**Collected material:**
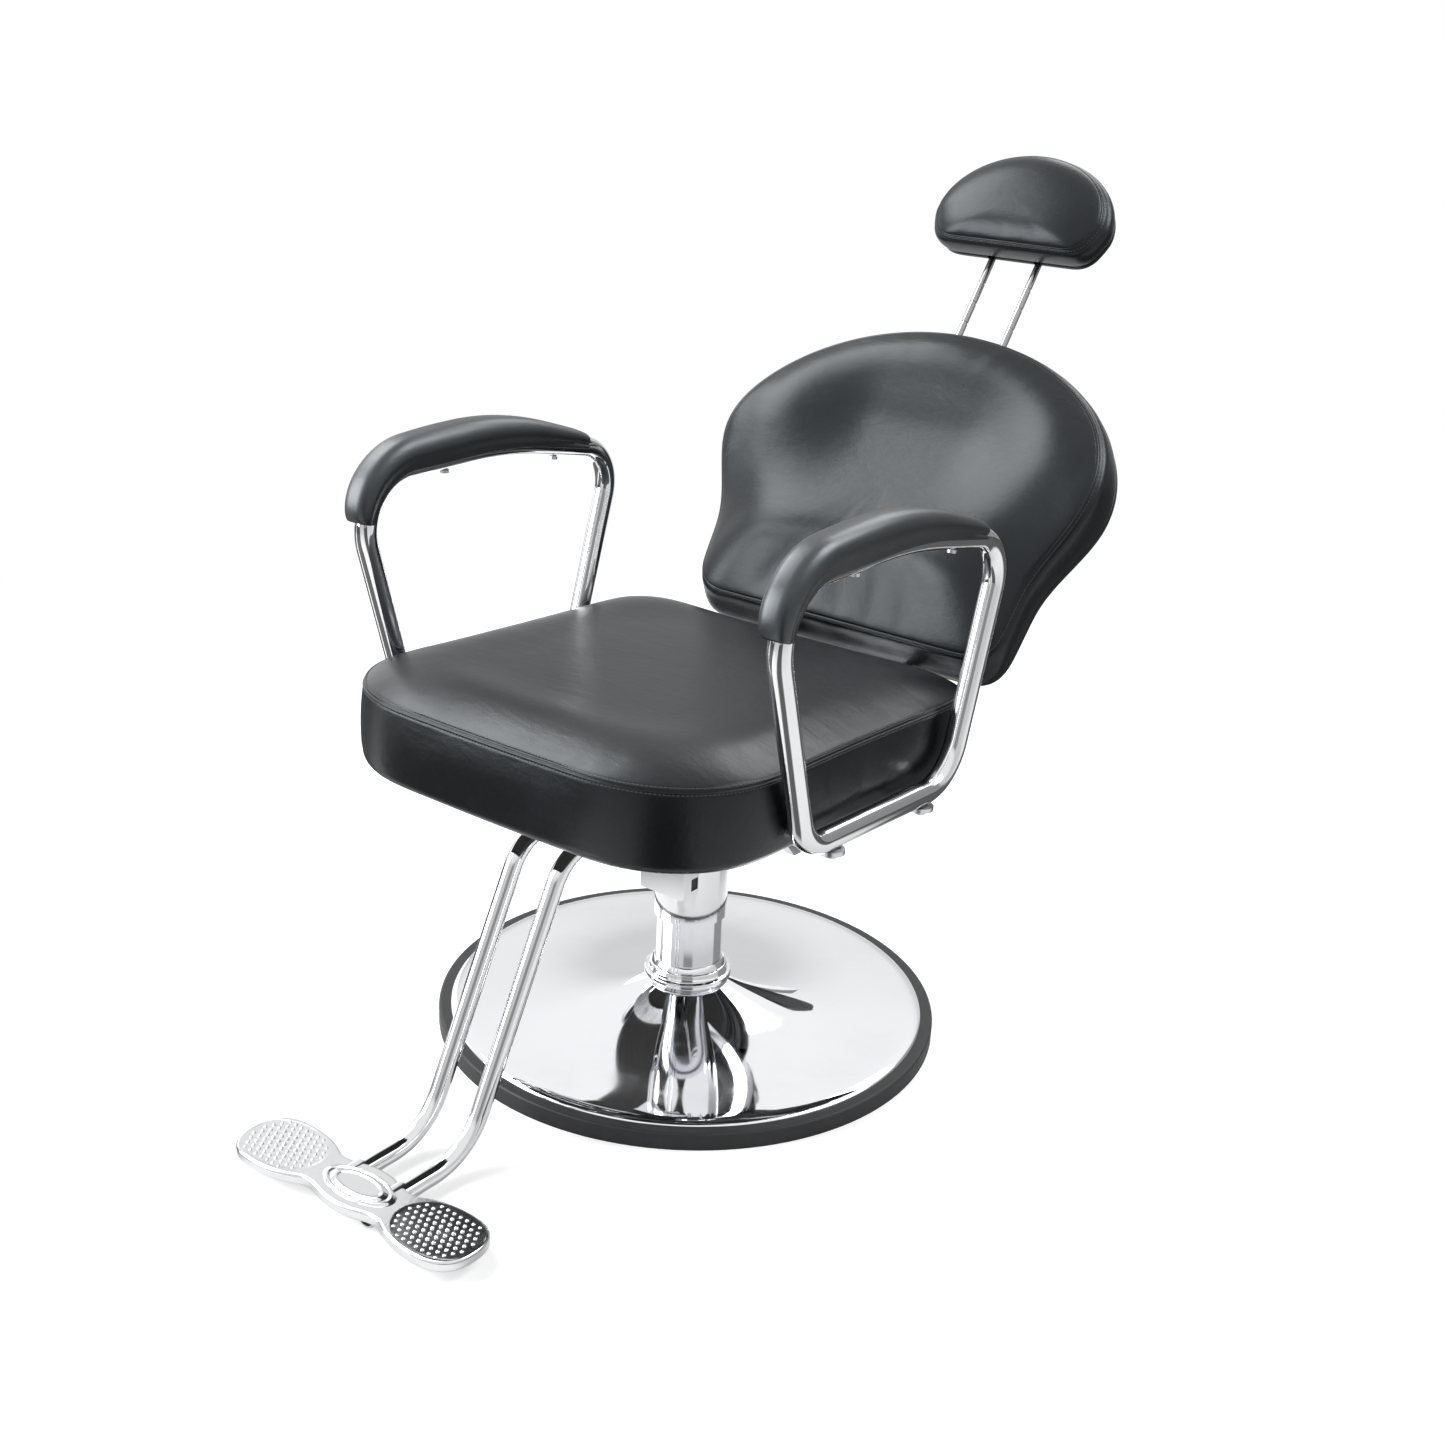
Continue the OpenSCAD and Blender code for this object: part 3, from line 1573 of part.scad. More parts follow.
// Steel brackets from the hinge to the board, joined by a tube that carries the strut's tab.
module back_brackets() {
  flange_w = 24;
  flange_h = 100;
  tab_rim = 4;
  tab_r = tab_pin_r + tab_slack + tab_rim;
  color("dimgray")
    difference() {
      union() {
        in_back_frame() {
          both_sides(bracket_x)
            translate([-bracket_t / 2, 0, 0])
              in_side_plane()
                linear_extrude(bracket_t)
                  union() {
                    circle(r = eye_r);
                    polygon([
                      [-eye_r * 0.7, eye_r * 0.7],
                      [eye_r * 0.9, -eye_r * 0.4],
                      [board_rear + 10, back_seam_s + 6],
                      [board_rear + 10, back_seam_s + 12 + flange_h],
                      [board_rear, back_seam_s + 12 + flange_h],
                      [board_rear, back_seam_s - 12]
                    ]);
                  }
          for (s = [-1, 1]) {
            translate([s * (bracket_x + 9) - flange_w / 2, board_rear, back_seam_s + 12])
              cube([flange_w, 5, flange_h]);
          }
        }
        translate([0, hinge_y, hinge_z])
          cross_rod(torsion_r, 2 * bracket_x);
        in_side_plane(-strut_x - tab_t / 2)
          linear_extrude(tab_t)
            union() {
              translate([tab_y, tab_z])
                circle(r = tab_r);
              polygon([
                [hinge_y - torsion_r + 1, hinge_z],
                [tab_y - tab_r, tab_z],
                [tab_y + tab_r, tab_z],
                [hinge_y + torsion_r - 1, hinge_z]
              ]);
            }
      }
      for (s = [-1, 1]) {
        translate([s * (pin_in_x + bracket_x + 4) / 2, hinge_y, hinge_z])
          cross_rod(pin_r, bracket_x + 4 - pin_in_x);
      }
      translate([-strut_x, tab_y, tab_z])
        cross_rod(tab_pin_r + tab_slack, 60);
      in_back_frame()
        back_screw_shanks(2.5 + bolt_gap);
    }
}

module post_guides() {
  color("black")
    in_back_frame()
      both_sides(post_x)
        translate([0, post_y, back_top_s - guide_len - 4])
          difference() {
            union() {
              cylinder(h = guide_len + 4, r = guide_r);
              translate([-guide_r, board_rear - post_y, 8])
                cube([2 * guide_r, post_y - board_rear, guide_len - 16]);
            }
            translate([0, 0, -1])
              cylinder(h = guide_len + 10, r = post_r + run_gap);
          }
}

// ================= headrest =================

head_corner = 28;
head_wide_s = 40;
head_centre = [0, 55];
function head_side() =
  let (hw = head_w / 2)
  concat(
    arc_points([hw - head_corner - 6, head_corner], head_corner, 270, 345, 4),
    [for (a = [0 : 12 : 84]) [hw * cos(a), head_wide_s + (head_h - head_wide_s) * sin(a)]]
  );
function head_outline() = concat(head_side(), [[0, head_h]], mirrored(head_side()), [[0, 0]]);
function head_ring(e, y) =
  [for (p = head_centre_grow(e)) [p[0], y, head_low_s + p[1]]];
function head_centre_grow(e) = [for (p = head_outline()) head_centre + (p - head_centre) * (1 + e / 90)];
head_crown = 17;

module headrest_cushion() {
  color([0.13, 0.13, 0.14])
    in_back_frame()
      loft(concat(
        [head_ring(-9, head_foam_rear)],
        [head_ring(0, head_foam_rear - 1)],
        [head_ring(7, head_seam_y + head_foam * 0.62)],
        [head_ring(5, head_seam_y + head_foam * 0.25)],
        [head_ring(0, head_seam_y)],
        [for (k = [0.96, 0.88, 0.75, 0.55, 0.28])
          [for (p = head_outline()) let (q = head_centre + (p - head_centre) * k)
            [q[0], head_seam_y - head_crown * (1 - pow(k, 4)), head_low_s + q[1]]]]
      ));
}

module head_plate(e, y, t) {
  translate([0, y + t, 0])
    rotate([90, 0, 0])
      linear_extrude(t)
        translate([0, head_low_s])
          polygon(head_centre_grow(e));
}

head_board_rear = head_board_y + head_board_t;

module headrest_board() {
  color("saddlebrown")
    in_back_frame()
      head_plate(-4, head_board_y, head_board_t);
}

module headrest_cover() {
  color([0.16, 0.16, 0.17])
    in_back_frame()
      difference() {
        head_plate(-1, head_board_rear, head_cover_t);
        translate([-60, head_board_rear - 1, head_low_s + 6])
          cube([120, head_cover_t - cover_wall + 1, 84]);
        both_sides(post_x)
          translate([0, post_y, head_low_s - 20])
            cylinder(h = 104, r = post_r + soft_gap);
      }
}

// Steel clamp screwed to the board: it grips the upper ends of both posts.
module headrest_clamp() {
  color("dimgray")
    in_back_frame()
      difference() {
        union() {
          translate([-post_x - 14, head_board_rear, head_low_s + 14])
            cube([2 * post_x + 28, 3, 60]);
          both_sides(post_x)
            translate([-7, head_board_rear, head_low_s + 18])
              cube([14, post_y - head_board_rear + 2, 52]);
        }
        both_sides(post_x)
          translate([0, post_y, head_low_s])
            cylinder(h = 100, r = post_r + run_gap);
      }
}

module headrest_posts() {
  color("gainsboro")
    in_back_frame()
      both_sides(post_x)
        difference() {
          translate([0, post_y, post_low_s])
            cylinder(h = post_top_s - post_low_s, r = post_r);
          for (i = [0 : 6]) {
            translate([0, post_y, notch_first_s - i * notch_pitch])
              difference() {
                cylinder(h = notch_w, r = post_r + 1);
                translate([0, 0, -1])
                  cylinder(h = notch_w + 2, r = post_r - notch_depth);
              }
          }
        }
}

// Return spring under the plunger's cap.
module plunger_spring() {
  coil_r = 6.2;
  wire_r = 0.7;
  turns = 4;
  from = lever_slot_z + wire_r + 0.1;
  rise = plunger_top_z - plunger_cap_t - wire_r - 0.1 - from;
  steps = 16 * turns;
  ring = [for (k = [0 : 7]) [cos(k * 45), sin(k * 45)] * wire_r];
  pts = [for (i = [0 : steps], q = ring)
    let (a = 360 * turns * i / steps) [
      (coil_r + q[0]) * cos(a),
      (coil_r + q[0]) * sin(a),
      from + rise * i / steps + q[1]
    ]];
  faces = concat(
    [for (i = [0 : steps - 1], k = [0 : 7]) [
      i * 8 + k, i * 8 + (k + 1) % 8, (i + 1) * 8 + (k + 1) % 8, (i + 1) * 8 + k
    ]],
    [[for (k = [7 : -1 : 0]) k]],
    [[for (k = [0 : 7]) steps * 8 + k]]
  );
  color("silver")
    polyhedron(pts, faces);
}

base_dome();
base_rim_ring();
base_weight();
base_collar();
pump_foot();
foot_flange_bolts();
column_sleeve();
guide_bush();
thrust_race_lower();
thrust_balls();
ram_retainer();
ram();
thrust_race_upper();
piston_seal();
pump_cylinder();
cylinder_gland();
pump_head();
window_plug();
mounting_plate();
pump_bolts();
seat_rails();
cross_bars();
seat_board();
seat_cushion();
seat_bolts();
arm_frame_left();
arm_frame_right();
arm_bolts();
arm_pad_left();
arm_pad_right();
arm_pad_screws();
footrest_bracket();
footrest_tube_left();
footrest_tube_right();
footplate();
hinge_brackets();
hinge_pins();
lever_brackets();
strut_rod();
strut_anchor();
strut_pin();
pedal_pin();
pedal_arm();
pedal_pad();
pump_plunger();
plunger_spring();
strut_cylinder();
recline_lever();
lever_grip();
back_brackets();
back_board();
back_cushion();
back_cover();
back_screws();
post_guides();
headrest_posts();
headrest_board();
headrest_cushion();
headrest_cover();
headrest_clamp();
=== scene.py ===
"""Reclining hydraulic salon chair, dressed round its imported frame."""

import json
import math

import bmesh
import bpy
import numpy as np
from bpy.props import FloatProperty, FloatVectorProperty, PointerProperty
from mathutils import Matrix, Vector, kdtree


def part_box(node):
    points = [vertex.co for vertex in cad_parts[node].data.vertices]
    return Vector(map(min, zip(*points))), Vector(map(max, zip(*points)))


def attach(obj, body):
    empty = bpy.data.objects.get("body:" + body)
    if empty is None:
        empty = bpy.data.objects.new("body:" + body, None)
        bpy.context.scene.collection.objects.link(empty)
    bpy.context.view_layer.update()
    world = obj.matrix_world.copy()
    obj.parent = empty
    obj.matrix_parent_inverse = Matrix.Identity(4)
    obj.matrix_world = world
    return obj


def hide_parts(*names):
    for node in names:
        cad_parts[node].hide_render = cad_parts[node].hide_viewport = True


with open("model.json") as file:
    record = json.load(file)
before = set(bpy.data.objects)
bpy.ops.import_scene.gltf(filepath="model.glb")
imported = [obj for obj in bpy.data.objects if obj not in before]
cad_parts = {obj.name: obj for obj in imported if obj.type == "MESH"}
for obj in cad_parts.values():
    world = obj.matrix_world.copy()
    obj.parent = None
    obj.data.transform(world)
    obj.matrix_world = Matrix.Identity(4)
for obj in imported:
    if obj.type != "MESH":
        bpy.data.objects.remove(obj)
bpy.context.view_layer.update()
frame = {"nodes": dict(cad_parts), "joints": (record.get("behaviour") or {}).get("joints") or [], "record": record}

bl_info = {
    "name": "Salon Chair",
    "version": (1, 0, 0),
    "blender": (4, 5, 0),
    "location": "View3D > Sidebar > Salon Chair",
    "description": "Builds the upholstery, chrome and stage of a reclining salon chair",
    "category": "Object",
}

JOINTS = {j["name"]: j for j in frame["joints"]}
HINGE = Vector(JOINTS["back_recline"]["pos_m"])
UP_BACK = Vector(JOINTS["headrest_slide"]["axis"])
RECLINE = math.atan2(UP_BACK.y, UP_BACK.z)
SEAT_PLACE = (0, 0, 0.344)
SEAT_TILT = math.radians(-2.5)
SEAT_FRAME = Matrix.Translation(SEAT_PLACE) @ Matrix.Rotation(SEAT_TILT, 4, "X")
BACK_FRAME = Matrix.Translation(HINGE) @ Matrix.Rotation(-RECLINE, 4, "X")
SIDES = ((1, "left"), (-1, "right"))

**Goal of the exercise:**
Extract exactly and only the lines above from the line containing "pump_plunger();" through the line containing "points = [vertex.co", both end lines included.

**Answer to the exercise:**
pump_plunger();
plunger_spring();
strut_cylinder();
recline_lever();
lever_grip();
back_brackets();
back_board();
back_cushion();
back_cover();
back_screws();
post_guides();
headrest_posts();
headrest_board();
headrest_cushion();
headrest_cover();
headrest_clamp();
=== scene.py ===
"""Reclining hydraulic salon chair, dressed round its imported frame."""

import json
import math

import bmesh
import bpy
import numpy as np
from bpy.props import FloatProperty, FloatVectorProperty, PointerProperty
from mathutils import Matrix, Vector, kdtree


def part_box(node):
    points = [vertex.co for vertex in cad_parts[node].data.vertices]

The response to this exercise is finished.